[TASK REQUIREMENTS]
Your task is to copy the lines between the line containing "What three.js and" and the line containing "Manifold, Mesh: SolidMesh", counting both of those lines, and to emit nothing more.

'''

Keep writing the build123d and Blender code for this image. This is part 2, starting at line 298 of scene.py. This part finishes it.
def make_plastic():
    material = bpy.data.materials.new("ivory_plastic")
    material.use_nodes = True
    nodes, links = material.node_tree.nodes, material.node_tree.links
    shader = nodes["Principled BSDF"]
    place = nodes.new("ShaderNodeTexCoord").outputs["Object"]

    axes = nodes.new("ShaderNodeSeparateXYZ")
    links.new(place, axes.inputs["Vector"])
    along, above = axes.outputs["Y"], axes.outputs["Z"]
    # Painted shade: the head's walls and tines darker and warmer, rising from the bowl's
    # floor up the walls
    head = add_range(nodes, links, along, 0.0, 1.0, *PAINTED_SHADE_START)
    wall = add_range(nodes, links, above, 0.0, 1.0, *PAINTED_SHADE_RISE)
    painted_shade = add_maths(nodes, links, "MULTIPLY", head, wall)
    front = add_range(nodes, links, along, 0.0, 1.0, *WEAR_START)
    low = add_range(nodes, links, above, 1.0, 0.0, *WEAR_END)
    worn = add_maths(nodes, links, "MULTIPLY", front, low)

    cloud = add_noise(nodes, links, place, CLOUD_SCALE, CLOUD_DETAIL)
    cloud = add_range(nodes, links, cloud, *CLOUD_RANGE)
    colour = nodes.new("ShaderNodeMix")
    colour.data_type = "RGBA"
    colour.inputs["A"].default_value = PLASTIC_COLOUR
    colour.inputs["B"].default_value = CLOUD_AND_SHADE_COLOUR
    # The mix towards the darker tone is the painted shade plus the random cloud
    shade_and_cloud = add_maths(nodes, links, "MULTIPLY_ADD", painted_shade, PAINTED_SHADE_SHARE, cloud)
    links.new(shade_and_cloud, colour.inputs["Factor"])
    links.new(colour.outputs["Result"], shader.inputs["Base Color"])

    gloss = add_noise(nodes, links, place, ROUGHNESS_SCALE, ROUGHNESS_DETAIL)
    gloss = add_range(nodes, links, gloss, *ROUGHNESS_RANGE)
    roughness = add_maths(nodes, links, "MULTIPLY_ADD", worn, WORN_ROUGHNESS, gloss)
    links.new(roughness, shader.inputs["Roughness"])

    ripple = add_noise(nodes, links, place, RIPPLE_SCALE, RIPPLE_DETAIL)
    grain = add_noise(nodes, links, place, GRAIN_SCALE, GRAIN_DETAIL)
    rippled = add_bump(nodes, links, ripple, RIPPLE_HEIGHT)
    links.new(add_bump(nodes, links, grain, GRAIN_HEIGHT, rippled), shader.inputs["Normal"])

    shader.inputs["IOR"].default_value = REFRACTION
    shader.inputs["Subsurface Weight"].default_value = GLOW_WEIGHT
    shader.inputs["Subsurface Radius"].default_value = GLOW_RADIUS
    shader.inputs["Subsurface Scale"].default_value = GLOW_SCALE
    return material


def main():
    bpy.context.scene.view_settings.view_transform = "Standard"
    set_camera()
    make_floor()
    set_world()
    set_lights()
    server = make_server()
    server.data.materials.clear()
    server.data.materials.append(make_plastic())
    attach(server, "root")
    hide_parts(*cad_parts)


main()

'''
'''

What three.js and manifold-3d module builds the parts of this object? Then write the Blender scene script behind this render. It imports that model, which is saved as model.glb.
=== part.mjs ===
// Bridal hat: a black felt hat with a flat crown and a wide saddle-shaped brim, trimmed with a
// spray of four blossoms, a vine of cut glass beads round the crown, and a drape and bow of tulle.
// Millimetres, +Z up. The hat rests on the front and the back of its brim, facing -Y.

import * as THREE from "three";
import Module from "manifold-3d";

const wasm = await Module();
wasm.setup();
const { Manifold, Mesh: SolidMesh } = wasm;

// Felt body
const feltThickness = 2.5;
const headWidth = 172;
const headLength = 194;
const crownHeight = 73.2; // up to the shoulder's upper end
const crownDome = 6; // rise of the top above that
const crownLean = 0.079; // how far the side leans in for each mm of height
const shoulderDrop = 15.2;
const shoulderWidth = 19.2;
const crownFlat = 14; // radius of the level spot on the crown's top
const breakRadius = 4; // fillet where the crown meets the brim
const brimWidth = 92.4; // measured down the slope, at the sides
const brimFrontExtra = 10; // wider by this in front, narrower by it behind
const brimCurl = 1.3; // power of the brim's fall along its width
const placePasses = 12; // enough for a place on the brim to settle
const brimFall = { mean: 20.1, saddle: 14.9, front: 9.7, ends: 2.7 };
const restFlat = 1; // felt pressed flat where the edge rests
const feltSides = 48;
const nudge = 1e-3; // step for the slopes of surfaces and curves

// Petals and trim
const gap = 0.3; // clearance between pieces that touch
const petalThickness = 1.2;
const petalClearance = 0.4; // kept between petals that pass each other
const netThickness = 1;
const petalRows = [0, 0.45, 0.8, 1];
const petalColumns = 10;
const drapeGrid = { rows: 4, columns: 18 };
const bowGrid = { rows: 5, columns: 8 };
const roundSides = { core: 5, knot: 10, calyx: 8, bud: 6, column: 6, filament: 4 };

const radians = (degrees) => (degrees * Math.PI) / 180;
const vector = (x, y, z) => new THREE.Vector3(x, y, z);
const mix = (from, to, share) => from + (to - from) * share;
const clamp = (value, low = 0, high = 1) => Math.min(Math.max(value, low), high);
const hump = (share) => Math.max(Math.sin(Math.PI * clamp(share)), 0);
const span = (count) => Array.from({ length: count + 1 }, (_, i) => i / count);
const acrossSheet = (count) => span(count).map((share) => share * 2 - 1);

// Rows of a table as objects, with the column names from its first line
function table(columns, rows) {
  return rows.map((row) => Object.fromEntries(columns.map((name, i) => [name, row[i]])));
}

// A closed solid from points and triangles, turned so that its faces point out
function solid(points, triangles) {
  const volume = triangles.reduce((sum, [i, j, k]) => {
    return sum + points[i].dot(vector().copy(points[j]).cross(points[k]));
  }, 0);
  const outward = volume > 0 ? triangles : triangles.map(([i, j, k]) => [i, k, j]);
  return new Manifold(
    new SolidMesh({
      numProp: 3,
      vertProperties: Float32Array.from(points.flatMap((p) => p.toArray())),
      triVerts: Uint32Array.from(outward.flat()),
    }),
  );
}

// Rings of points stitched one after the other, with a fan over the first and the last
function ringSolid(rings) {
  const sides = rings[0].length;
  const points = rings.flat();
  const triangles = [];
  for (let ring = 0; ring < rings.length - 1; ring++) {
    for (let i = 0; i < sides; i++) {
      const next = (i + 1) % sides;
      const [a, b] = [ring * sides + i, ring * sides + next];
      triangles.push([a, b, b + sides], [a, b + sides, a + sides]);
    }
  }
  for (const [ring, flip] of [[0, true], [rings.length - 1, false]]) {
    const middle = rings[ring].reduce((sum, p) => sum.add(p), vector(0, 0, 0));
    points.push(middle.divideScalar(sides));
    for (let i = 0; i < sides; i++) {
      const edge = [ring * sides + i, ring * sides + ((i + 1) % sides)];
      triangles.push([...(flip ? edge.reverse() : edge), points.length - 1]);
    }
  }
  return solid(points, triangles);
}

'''

[ANSWER TO THE TASK]
What three.js and manifold-3d module builds the parts of this object? Then write the Blender scene script behind this render. It imports that model, which is saved as model.glb.
=== part.mjs ===
// Bridal hat: a black felt hat with a flat crown and a wide saddle-shaped brim, trimmed with a
// spray of four blossoms, a vine of cut glass beads round the crown, and a drape and bow of tulle.
// Millimetres, +Z up. The hat rests on the front and the back of its brim, facing -Y.

import * as THREE from "three";
import Module from "manifold-3d";

const wasm = await Module();
wasm.setup();
const { Manifold, Mesh: SolidMesh } = wasm;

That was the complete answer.